Bellechasse – Langenthal

Aux aurores je quitte le camping municipal et à travers champs, rejoins l’aérodrome. Je prépare mon aile qui a bien supporté sa première nuit entrecoupée de quelques orages. Un garde du pénitencier en voiture fait sa tournée matinale. il me regarde bizarrement, puis s’en va sans m’adresser la parole. Je suis prêt à partir mais selon les consignes j’attends que le chef de place arrive pour décoller. Ma destination est l’aérodrome de Langenthal 54 km plus à l’Est. A perte de vue des champs cultivés. Nous sommes sur ce que l’on appelle le plateau suisse, une des seules régions à peu près plates de mon pays recouvert au 2/3 de montagnes. Au Sud la chaîne des Alpes, au Nord-Ouest celle du Jura et entre-deux le plateau. Les lacs y sont nombreux, les paysages bucoliques. J’écoute le trafic sur l’aérodrome de Bienne plus au Nord où je pourrais venir atterrir en cas de besoin. Mais tout va bien. Pas de vent au début puis un vent de face qui augmente jusqu’à 15 km/h en approchant de Langenthal. 

Au moment où je traverse l’Aar une odeur suave, agréable, que je ne connais pas, monte du sol (d’habitude c’est plutôt celle du lisier et du fumier). Je suis à la hauteur d’Aarberg et de sa sucrerie qui approvisionne tout le pays. Pour une fois pas de bouchons sur l’autoroute Berne-Zürich, on est dimanche, les voitures me dépassent. Je m’annonce 5 km avant d’arriver. Aucun trafic.

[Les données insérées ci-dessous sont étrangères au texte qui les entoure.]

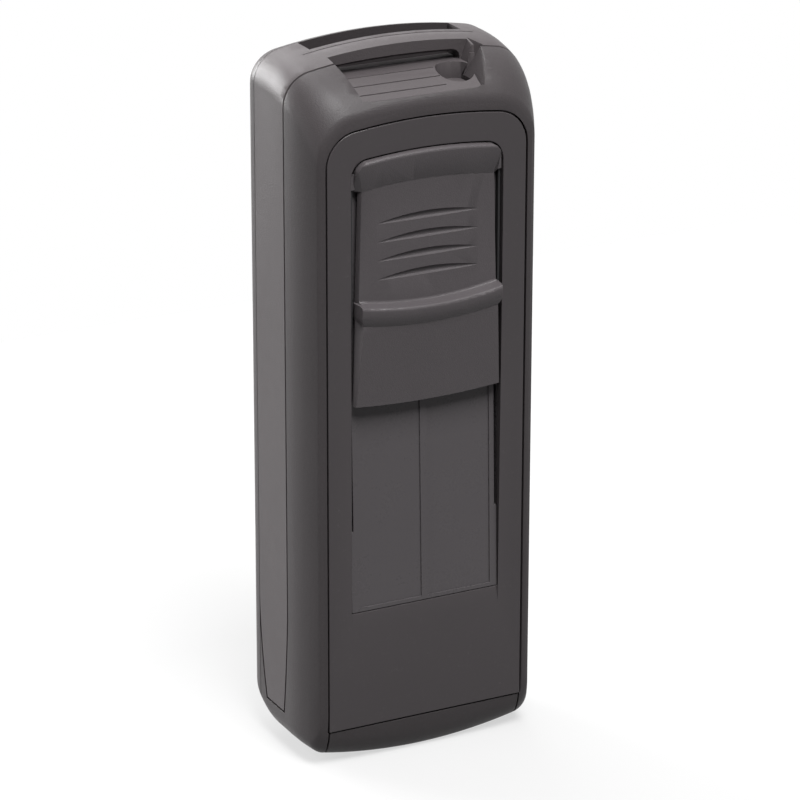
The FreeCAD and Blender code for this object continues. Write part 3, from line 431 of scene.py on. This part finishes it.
@dataclass(frozen=True)
class SoftenedEdges:
    """A moulding whose sharp edges are slightly rounded, as they leave the mould."""

    node: str
    body: str
    radius: float = 0.00015
    segments: int = 2
    sharp: float = math.radians(28.0)
    flat: float = math.radians(0.35)
    merge_distance: float = 2e-6

    def _merged_copy(self, solid: bpy.types.Object) -> bpy.types.Mesh:
        """Copies a solid's mesh, with its seams closed and its flat facets joined.

        Args:
            solid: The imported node.

        Returns:
            The smooth copy, with its sharp edges marked.
        """
        mesh = bpy.data.meshes.new(self.node + "_softened")
        work = bmesh.new()
        work.from_mesh(solid.data)
        bmesh.ops.remove_doubles(work, verts=work.verts, dist=self.merge_distance)
        bmesh.ops.dissolve_limit(work, angle_limit=self.flat, verts=work.verts, edges=work.edges)
        for face in work.faces:
            face.smooth = True
        work.to_mesh(mesh)
        work.free()
        mesh.set_sharp_from_angle(angle=self.sharp)
        return mesh

    def build(self, solid: bpy.types.Object, wardrobe: Wardrobe) -> None:
        """Makes the rounded piece that stands for the node.

        Args:
            solid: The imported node.
            wardrobe: Where the finish comes from.
        """
        mesh = self._merged_copy(solid)
        piece = bpy.data.objects.new(mesh.name, mesh)
        bpy.context.scene.collection.objects.link(piece)
        rounding = piece.modifiers.new("edges", "BEVEL")
        rounding.width = self.radius
        rounding.segments = self.segments
        rounding.limit_method = "ANGLE"
        rounding.angle_limit = self.sharp
        rounding.use_clamp_overlap = True
        rounding.harden_normals = True
        wardrobe.dress(piece, self.node)
        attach(piece, self.body)
        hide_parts(self.node)
        log.info("rounded the edges of %s", self.node)


@dataclass(frozen=True)
class Viewpoint:
    """The photograph's camera, in the part's frame."""

    place: Place = (-0.27135, -0.53067, 0.27837)
    yaw: float = math.radians(27.1387)
    drop: float = math.radians(20.4562)
    roll: float = math.radians(0.087)
    lens: float = 181.57
    sensor: float = 36.0
    clip_start: float = 0.01

    def build(self) -> None:
        """Makes the camera, looking yaw to the right of +Y and drop below the horizon."""
        ahead = Vector((math.sin(self.yaw) * math.cos(self.drop),
                        math.cos(self.yaw) * math.cos(self.drop), -math.sin(self.drop)))
        level = Vector((math.cos(self.yaw), -math.sin(self.yaw), 0.0))
        above = level.cross(ahead)
        right = math.cos(self.roll) * level + math.sin(self.roll) * above
        up = math.cos(self.roll) * above - math.sin(self.roll) * level
        data = bpy.data.cameras.new("photo_camera")
        data.lens = self.lens
        data.sensor_width = self.sensor
        data.clip_start = self.clip_start
        camera = bpy.data.objects.new("photo_camera", data)
        turn = Matrix((right, up, -ahead)).transposed().to_4x4()
        camera.matrix_world = Matrix.Translation(self.place) @ turn
        bpy.context.scene.collection.objects.link(camera)
        bpy.context.scene.camera = camera


@dataclass(frozen=True)
class Softbox:
    """One square area lamp."""

    name: str
    place: Place
    power: float
    aim: Place = (0.0, 0.0, 0.06)
    size: float = 0.55

    def build(self) -> None:
        """Makes the lamp, turned to its aim."""
        data = bpy.data.lights.new(self.name, "AREA")
        data.shape = "SQUARE"
        data.size = self.size
        data.energy = self.power
        lamp = bpy.data.objects.new(self.name, data)
        lamp.location = self.place
        line = Vector(self.aim) - Vector(self.place)
        lamp.rotation_euler = line.to_track_quat("-Z", "Y").to_euler()
        bpy.context.scene.collection.objects.link(lamp)


@dataclass(frozen=True)
class Studio:
    """White surroundings, a pale floor that keeps the shadow, and soft lamps."""

    floor_half: float = 0.2
    floor_glow: float = 0.62
    floor_tone: float = 0.16
    ambient: float = 0.05
    lamps: Sequence[Softbox] = field(default_factory=lambda: (
        Softbox("rear_left", (-0.5, 0.9, 0.3), 22.0),
        Softbox("above", (0.0, 0.1, 1.0), 5.0),
        Softbox("above_front", (0.0, -0.5, 1.0), 22.0),
        Softbox("rear", (0.0, 0.7, 0.75), 6.0),
        Softbox("left", (-1.0, 0.0, 0.25), 3.0),
    ))

    def _floor_material(self) -> bpy.types.Material:
        """White to the camera where it is lit, greyer in the shadow."""
        g = Graph("studio_floor")
        g.tree.nodes.remove(g.surface)
        diffuse = g.node("ShaderNodeBsdfDiffuse", {}, {"Color": (self.floor_tone,) * 3})
        path = g.node("ShaderNodeLightPath", {}, {})
        seen, glossy, through = (Signal(g, path.outputs[ray]) for ray in BACKGROUND_RAYS)
        strength = (seen + glossy + through).clamped() * self.floor_glow
        glow = g.node("ShaderNodeEmission", {}, {"Color": WHITE, "Strength": strength})
        both = g.node("ShaderNodeAddShader", {}, {0: diffuse.outputs[0], 1: glow.outputs[0]})
        g.feed(g.output.inputs["Surface"], both.outputs[0])
        return g.material

    def _floor(self) -> None:
        """Makes the floor under the stamp."""
        h = self.floor_half
        mesh = bpy.data.meshes.new("floor")
        corners = [(-h, -h, 0.0), (h, -h, 0.0), (h, h, 0.0), (-h, h, 0.0)]
        mesh.from_pydata(corners, [], [(0, 1, 2, 3)])
        mesh.materials.append(self._floor_material())
        floor = bpy.data.objects.new("floor", mesh)
        bpy.context.scene.collection.objects.link(floor)

    def _surroundings(self) -> None:
        """Makes the world: white to the rays that see it, dim to the light that it gives."""
        world = bpy.data.worlds.new("studio")
        bpy.context.scene.world = world
        world.use_nodes = True
        nodes, links = world.node_tree.nodes, world.node_tree.links
        nodes.clear()
        path = nodes.new("ShaderNodeLightPath")
        back = nodes.new("ShaderNodeBackground")
        back.inputs["Color"].default_value = (*WHITE, 1.0)
        out = nodes.new("ShaderNodeOutputWorld")
        links.new(back.outputs[0], out.inputs["Surface"])
        level = nodes.new("ShaderNodeValue").outputs[0]
        level.default_value = self.ambient
        for ray in BACKGROUND_RAYS:
            step = nodes.new("ShaderNodeMath")
            step.operation = "MULTIPLY_ADD"
            links.new(path.outputs[ray], step.inputs[0])
            step.inputs[1].default_value = 1.0 - self.ambient
            links.new(level, step.inputs[2])
            level = step.outputs[0]
        links.new(level, back.inputs["Strength"])

    def build(self) -> None:
        """Makes the floor, the surroundings and the lamps."""
        self._floor()
        self._surroundings()
        for lamp in self.lamps:
            lamp.build()
        bpy.context.scene.view_settings.view_transform = "Standard"


def main() -> None:
    """Builds the dressed stamp, its camera and its studio, in order."""
    logging.basicConfig(level=logging.INFO, format="%(name)s: %(message)s")
    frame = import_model()
    wardrobe = Wardrobe()
    for node, obj in frame["nodes"].items():
        wardrobe.dress(obj, node)
    for node, body in SOFTENED_NODES.items():
        SoftenedEdges(node, body).build(frame["nodes"][node], wardrobe)
    Viewpoint().build()
    Studio().build()


if __name__ == "__main__":
    main()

Je prends la volte (nom donné chez nous au circuit d’aérodrome) du vol à voile et comme d’habitude atterris sans moteur mais cette fois sur une magnifique piste en dur. C’est une première avec mon pendulaire. Je m’amuse à suivre la ligne centrale de la taxiway et vais me parquer près des hangars du club de planeurs, déserts. Il va faire très chaud et les conditions ne sont pas propices au vol à voile. Deux Archaeopteryx attendent dans leur remorque. Dommage j’aurais bien voulu les voir voler. Je peux facilement mettre en charge mes batteries, radio, ipad, caméra, etc. au bureau C et vais boire mon premier cappucino au restaurant de l’aérodrome. 

Sur GoogleMap je repère un restaurant italien à 5 km. Dès mes batteries chargées, je m’y rends en auto-stop que j’ai beaucoup pratiqué il y a 50 ans. Je ne sais pas si c’est grâce à mes cheveux gris mais j’attends moins de 10’. Un couple de jeunes s’arrête. Surpris ils me demandent ce que je fais seul au bord de cette route, en pensant que j’étais en panne. Je leur dis d’où je viens mais pas où je vais, seulement que j‘essaye de traverser notre pays avec un delta à moteur électrique. Le restaurant loue quelques chambres. J’hésite un peu puis me laisse tenter car je sais que je n’aurais pas cette chance lors des trois prochaines étapes et une bonne douche me ferait du bien.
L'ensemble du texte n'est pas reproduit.